Initially skeptics wondered if geofoam would maintain its composition and compression strength long term after being buried in the ground for years. Excavated samples from both the highway and bridge project in Norway years after construction showed that there was no decomposition and the compression strength was equal to or greater than when the blocks were installed. Tested samples from multiple projects in the US have confirmed these findings.
Construction over poor soil conditions
If a highway, parking lot or structure need to be constructed in an area with soft or marginal soil conditions, EPS geofoam may be the solution. Removing soft clay or sand and replacing with geofoam can reduce the load on the underlying soils substantially. By removing 10’ of clay weighing 2,000 lbs per cubic yard and replacing it with EPS29 geofoam weighing 49 lbs per cubic yard you have a net difference of 722 pounds per square foot on the underlying soils. The EPS29 geofoam has a compression strength of 10.9 psi at 1% deformation (1,570 pounds per square foot).
The first use of EPS geofoam to reduce the lateral load on a bridge abutment was in Norway in 1972. Since then, that same application has been used in the construction of bridges around the world. By placing geofoam blocks in increasingly wide layers moving away from the bottom of the structure, the lateral loads of earth can be substantially reduced.
Unstable slopes can be costly to maintain as well as a public hazard. One of the main causes of slope destabilization is the weight of the soils. By replacing soils with lightweight EPS geofoam, that problem is reduced with a properly designed solution. EPS geofoam, when used as a part of an overall slope stabilization plan, can eliminate future deterioration of the area.
Backfill against retaining walls
A primary consideration in the design of a retaining wall or ERS (earth retaining structure) is how the lateral pressure of the earth against the wall impacts the cost of the structure.

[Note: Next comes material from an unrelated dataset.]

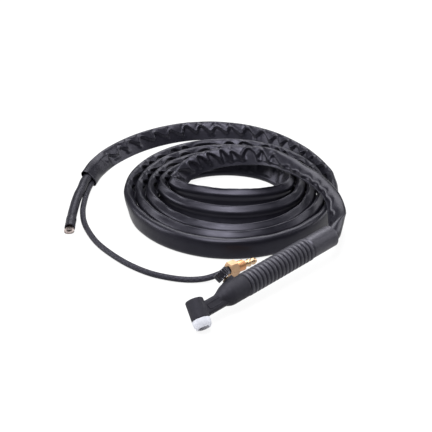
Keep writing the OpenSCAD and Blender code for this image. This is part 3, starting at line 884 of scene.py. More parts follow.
@dataclass(frozen=True)
class FoldStyle:
    """How the slack film lies along the sleeve, given at places counted in turns.

    Places below 0.5 are the lead, 0.5 to 5.1 the turns of the coil and above that the open turn.

    Attributes:
        at: Places in turns.
        hem: Mean height of the hem, from -1 to 1.
        swing: How far the hem rises and falls.
        depth: How far the film below the hem is sunk, in millimetres.
        pleat: Height of the upright pleats, in millimetres.
        pitch: Distance from fold to fold, in millimetres.
        tips: Least and greatest depth of the tips between two arches.
        arches: Least and greatest height of the arches.
        skews: Least and greatest power that draws an arch to one side.
        sinks: Least and greatest share of the depth under an arch.
        even_from: Turn from which the arches pass into an even wave.
        even_lead: How far they do so on the lead.
        calming: How much steadier pitch and swing become where the film is even or calm.
        pleat_half: Half width of a pleat, in millimetres.
    """

    at: tuple = (
        0.0, 0.05, 0.11, 0.17, 0.28, 0.36, 0.55, 0.95, 1.25, 1.45, 1.7, 4.9, 5.15, 5.45, 6.0,
    )
    hem: tuple = (
        0.0, -0.30, -0.46, -0.55, -0.50, 0.10, 0.30, 0.35, 0.50, 0.38, 0.30, 0.30, 0.38, 0.14, 0.08,
    )
    swing: tuple = (
        0.1, 0.15, 0.18, 0.22, 0.34, 0.50, 0.42, 0.30, 0.20, 0.34, 0.36, 0.36, 0.34, 0.36, 0.36,
    )
    depth: tuple = (
        0.6, 2.6, 2.8, 2.2, 2.2, 4.0, 3.8, 2.6, 1.8, 4.8, 5.3, 5.3, 5.2, 5.2, 5.0,
    )
    pleat: tuple = (
        0.0, 0.3, 0.3, 0.3, 0.6, 2.4, 2.6, 1.0, 0.3, 0.3, 0.3, 0.3, 0.5, 0.4, 0.3,
    )
    pitch: tuple = (
        28.0, 28.0, 28.0, 26.0, 24.0, 20.0, 15.0, 20.0, 26.0, 28.0, 28.0, 28.0, 24.0, 24.0, 25.0,
    )
    tips: tuple = (0.6, 1.25)
    arches: tuple = (0.55, 1.3)
    skews: tuple = (0.65, 1.5)
    sinks: tuple = (0.7, 1.3)
    even_from: float = 5.0
    even_lead: float = 0.55
    calming: float = 0.85
    pleat_half: float = 3.2

    def along(self, name: str, turn: np.ndarray) -> np.ndarray:
        """Value of one attribute at every row."""
        return np.interp(turn, self.at, getattr(self, name))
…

Installing EPS geofoam, in layers, at approximately a 40 to 50-degree angle away from the base of the ERS will reduce that lateral pressure, in some cases allowing for a more economical wall to be constructed. The design & cost of the geofoam placement and the cost savings in the construction of the ERS are both considered in the design analysis.
Protection over utilities
Buried utilities often pose a problem for construction. Damaged underground utilities can be costly; disrupting essential services, requiring emergency repairs, creating downtime and possible injury. To reduce the downward pressure on underground utilities, EPS geofoam is used. Geofoam can be placed directly over the utilities. It is built up in layers with each layer wider than the previous one creating a wedge shape.
Insulation for buried utilities
Freezing water mains are a major problem in many of our older cities with dated infrastructures. EPS geofoam can be used to insulate over top of the water lines while supporting the vehicular loads of the roadway above. EPS geofoam is an excellent insulation material with R-Values ranging from R-3.3 per inch to R-5.05 per inch at 40° F so besides having structural integrity geofoam can also help keep buried waterlines from freezing.
Projects with tight timeframes
Often roadway and other infrastructure projects require short schedules. Sometimes due to weather or traffic or some pending event a project needs to be done quickly. EPS geofoam installs fast, without the need for tamping in small lifts to obtain proper compression strength. A small crew with a light crane can install geofoam blocks quickly.
Projects with limited space
Building up an area for a roadway or structure with most common fill materials typically requires a sloped embankment on both sides of the built-up area. Occasionally there is not enough room for that to happen due to property lines or utility placement. Geofoam blocks can be stacked vertically without the need for side slopes taking up substantially less space.
One type of geofoam that is unique from all others is a material called TerraFlex. TerraFlex is a compressible inclusion. It is engineered to compress and then return to its original thickness. The primary application for this material is against bridge abutments and retaining walls where freeze thaw conditions or the potential for seismic conditions exist. The TerraFlex absorbs the lateral pressure so the concrete abutment or wall does not need to.
Stadium seating for theaters, churches & lecture halls
Precut blocks of EPS15 geofoam are used to create the tiered seating in movie theaters, churches and college lecture halls. The geofoam, in conjunction with our Leave-In-Place Steel Riser Form System, allows contractors to erect and finish the multiple tiers quickly. A secondary potential benefit is the reduction in sound transmission between rooms.
Reduced weight for raised floors
As building occupancies and uses change, the configuration and elevation of floors may also need to change. Often these elevations and configurations need to change without imposing additional weight on the underlying structure. Some examples of this are a sloped floor in an old movie theater being leveled for retail space, or a sunken lobby in a hotel being eliminated. EPS geofoam is significantly lighter than other common fill such as stone, sand and earth and is much cleaner (and quieter) to work with indoors.
Swimming pool construction in multi-story buildings
In new multistory residential buildings, swimming pools are often put on upper levels of the structure. Since the final pool design is not always completed at the time of construction a rectangular “tub” or “vault“ is constructed where the pool will be located. Once the final design is completed the finished pool floor will need to be sloped, fill will be needed for steps and sunning shelves and the length and/or width of the space may need to be filled in to adjust to the finished pool design. EPS geofoam is used in this application because of its light weight and high compression strength.
Swimming pool infill
Just as EPS geofoam is used in swimming pool construction, it is also used when a swimming pool is filled in making way for a new use of space. This can be in a multi-story building or someone’s back yard. The geofoam can be delivered to the site pre-cut and pre-tapered to make the fill-in process go very quickly with minimal construction noise. Since the geofoam typically used for this application weighs less than 1 lb per cubic foot there is a net reduction in weight placed on the underlying structure.
Concrete Form Liners
Conventional concrete formwork is ideal for straight runs for walls and square columns, but when curves or patterns are required, steel and wood forms can be extremely expensive and often have long lead times. EPS geofoam form liners are much more economical, attach to conventional straight forms easily, and can provide very complex shapes for concrete forming. Because geofoam compression strength is calculated @ 1% deformation, it is easy to select the best density to use for any project.